Page 62 of Misconduct Zone

Lars is in and out of consciousness for the next few hours, but when Doc comes back and tries to roll him away from me to examine him, Lars bares his teeth, and if he had the capability of breathing fire, Doc would be incinerated.

Coach and Mr. Dimon stand in the doorway, witnessing the scene. I attempt to sit up so we don’t look like a couple spooning in bed.

He gets to choose if and when he comes out so I need to protect him. Protect our relationship. But for someone who can’t lift his head, he’s holding me like a vise.

The only thing I can do is make light of it. “I always said my charm is irresistible, and this guy’s proving me right.” The high, loud laugh gives away my discomfort.

Coach grumbles about me exposing myself unnecessarily, but Mr. Dimon simply raises an eyebrow. My mask lies on the bedside table.

“I get this looks awkward, but he dragged me out of my downward spiral and saved my hockey career. Once he’s conscious, I’ll pay my way back to the team and meet you at the next game.” I’m practically a child bargaining for an unrealistic outcome.

“He’s flu and Covid negative, but it is a serious viral infection. To contain the spread, I suggest quarantining myself, Grayson, and Dylon away from the teamfor at least twenty-four hours to monitor our symptoms,” Doc says pragmatically.

“Will he be able to fly tomorrow?” Mr. Dimon gestures to Lars.

“I don’t know. It will depend on his symptoms.” Doc adjusts the IV.

Mr. Dimon decides the team will fly back as scheduled, but he will stay with me, Lars, Gray, and Doc until Lars can fly. Once that’s settled, they leave us alone.

The next few hours change my perception of our relationship.

Lars wakes enough to guzzle a drink even after I warn him to take it slow. His system can’t handle it, and he vomits it back up tenfold.

He’s on his knees with his head in the toilet, hollering in Swedish, and I recognize a few swear words. I interpret it as “I do not need help.”

I ignore his words and continue to hold the cold compress to his forehead. “This is payback for you helping me through my withdrawals. You can hate me now and thank me later.” I keep my voice light and slightly teasing.

He grumbles more unintelligible words.

“I understand why you felt so helpless and insisted on staying with me even when I was a total jackass and deserved to be left for dead for the way I treated you.” I run my hand through his sweaty hair and massage the back of his neck.

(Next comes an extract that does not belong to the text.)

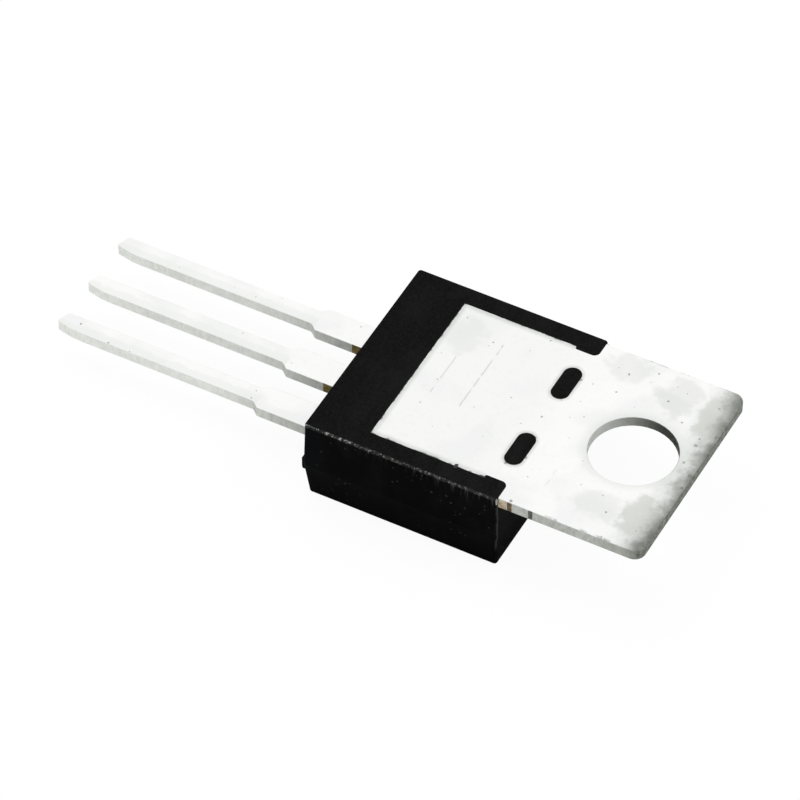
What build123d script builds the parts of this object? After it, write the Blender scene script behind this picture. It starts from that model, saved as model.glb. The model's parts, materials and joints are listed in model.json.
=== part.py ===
"""Triac in a flat three-lead package, with a thin bare mounting tab moulded into its back.

The part lies on its moulded front face.  +X runs from the lead tips to the end of the tab, +Z
points up out of the bare metal back, and Y = 0 is the centre line.  The origin is at the bottom
centre of the whole part.  All sizes are in millimetres.
"""
import os
from math import atan2, cos, pi, radians, sin, tan

from build123d import *

# ---------------------------------------------------------------- driving dimensions
# Moulded body.  Length and width are those of its back face.
package_thickness = 4.3
body_length = 8.9
body_width = 10.15
body_corner_radius = 0.14
front_edge_radius = 0.12
back_edge_radius = 0.05
# Mould draft: how far each wall leans between the parting line and the end of its half.
back_draft = 0.05
front_side_draft = 0.34
front_end_draft = 0.1

# Stamped sheet that the tab and all three leads are cut from.
sheet_thickness = 0.52

# Mounting tab.
tab_projection = 6.45
tab_side_inset = 0.14
tab_corner_radius = 0.5
tab_edge_roll = 0.1
mounting_hole_diameter = 3.78
mounting_hole_setback = 2.78
hole_edge_roll = 0.07

# Bare metal field in the back of the moulding, and the plastic frame round it.
rim_width = 0.9
lead_end_margin = 2.62
neck_depth = 0.16
neck_length = 1.04
neck_step_radius = 0.07
neck_corner_radius = 0.28

# Two slots through the tab that the plastic fills, to lock it to the sheet.
lock_slot_width = 0.81
lock_slot_length = 1.93
lock_slot_setback = 0.46
lock_slot_spacing = 4.18

# Leads.
lead_pitch = 2.54
lead_projection = 13.1
lead_setback = 2.36
lead_width = 0.83
lead_root_width = 1.36
lead_root_length = 3.43
shoulder_length = 0.3
shoulder_radius = 0.16
tip_bevel_length = 0.86
tip_bevel_depth = 0.19
tip_slant = 0.24
tip_blend_radius = 3.0
tip_nose_radius = 0.1
tip_heel_radius = 0.2
lead_edge_roll = 0.05

# The strip that carries the tab down to the centre lead, inside the moulding.
strip_width = 2.0
strip_run_out = 0.35
strip_foot_cover = 0.16
strip_angle = 60.0
strip_bend_radius = 0.25
coined_step = 0.24

# Bond pads of the two outer leads, inside the moulding.
paddle_length = 1.65
paddle_cover = 0.45
paddle_gap = 0.3
paddle_side_cover = 1.0
paddle_corner_radius = 0.2

# Chip and the solder under it.
die_size = 4.0
die_thickness = 0.25
die_setback = 0.62
solder_thickness = 0.06
solder_margin = 0.1

# Bond wires.
main_wire_diameter = 0.38
gate_wire_diameter = 0.2
wire_loop_clearance = 0.2
main_wire_spacing = 1.05
main_wire_setback = 1.33
main_wire_side_inset = 1.2
gate_wire_inset = 0.5
# Shares of a wire's diameter: its foot's length, how far the foot is pressed flat, its bends.
wire_foot_share = 2.2
wire_sink_share = 0.15
wire_bend_share = 1.5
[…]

“Go away.” He hits my leg again before more sports drink splashes into the toilet.

“I’m here for you for better or worse, in sickness and health, until the hockey gods strike me down,” I say, using a washcloth to wipe his mouth and pretending I didn’t basically spew wedding vows at his pale face.

I help him back to bed, and he insists on sleeping alone. When he moans, “Dyl, Dyl,” in his sleep, I cautiously crawl next to him and he once again embeds his face in my armpit. I imagine I smell rank, but I’m not pushing him away.

Weirdly, this reminds me of when we first met. Lars was well respected and liked on the team, but I noticed he didn’t have friends. Sure, he would hang out, but no one knew much about him. I made it my mission to gain his trust. At first, he flinched every time I touched him, but one fist bump and back slap at a time with light-hearted jokes, he got used to me.

Fully awake Lars might push me away, but sleepy Lars clings to me, and that solidifies my resolve to break down the wall between us.

Chapter 32

Lars

They knocked me out for the flight home, and the last few days have been a blur while I battled a viral infection. My constant is Dylon and his musky scent, under the coconut-lime body wash, has become home. The fog clears bit by bit each day. I don’t understand how Dylon has spent so much time with me. He should have left to stay in the team hotel for our home game.

“You’re awake.” Dylon sets a tray of food on the bed next to me. “How are you feeling?” His hesitant smile makes me yearn for his dimple.

My voice cracks so I clear my throat. “Better?” My voice goes up at the end like it is a question.

He brings the back of his wrist to my forehead. “No fever. I’ve gotten good at determining that based on touching your skin. Drink?” He hands me my favorite sports drink.

I’m assaulted by memories of him helping me throw up, go to the bathroom, and shower. “You do not have to take care of me. I am better now.” I decide I’m not lying, instead I’m relieving him of his misguided sense of duty. He doesn’t owe me anything.

The sharp inhale of breath hurts as I think about the conversation we must have. He lied for a reason, and facing the demise of our relationship all but breaks me.

I cannot live through another betrayal, but I’m not ready to confront him.